There are still skilled hands at the levers, dedicated men and women reporting for duty. But the bench, as they say, has been planed down to a dangerous thinness.
The journeymen are gone, the ones with the deep memory of how these things are done, the ones who can walk a young agent through the labyrinth of a Foreign Intelligence Surveillance Act warrant at three in the morning because they’ve done it a hundred times before.
You can replace a leader, but you cannot replace four decades of accumulated wisdom in a week, or a month, or a year. When the nation is on a war footing, the homeland becomes a target.
Every disaffected soul with a grievance and a propaganda channel becomes a potential asset for an adversary seeking to bloody the nose of the faraway giant.
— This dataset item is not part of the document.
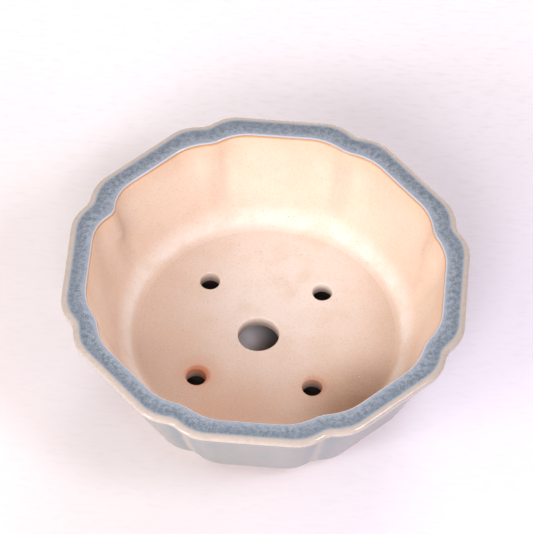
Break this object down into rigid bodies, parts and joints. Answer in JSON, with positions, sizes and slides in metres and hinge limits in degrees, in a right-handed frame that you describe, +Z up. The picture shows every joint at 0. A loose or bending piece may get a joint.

The FBI’s job, in this quiet war at home, is to sift through the chaff of daily life to find the few grains of genuine threat.
It is a job that demands the most exquisite judgment, the kind that only experience can hone. It is a job of deciding, every day, which leads to chase and which to set aside, knowing that a single mistake in either direction can be catastrophic.
One prosecutor, a man who knows the weight of such decisions, recalled a recent case.
A man was watched around the clock, a suspect who, in the judgment of those who know, might have been planning something terrible. A team of more than half a dozen agents, men with faces you’d never remember and stamina you wouldn’t believe, shadowed his every move. It was painstaking, expensive, necessary work.
Then, in the great reshuffling, those agents were reassigned. The 24-hour watch became something less.
It’s just one case, one thread in a vast tapestry, but it makes you wonder about all the other threads that are now looser, more frayed.
The cost is not just in manpower, but in the very fabric of intelligence.
Every agent who leaves takes with him a Rolodex not of numbers, but of human relationships built on a currency of shared meals and shared secrets and shared assurances that the source’s name will never see the light of day.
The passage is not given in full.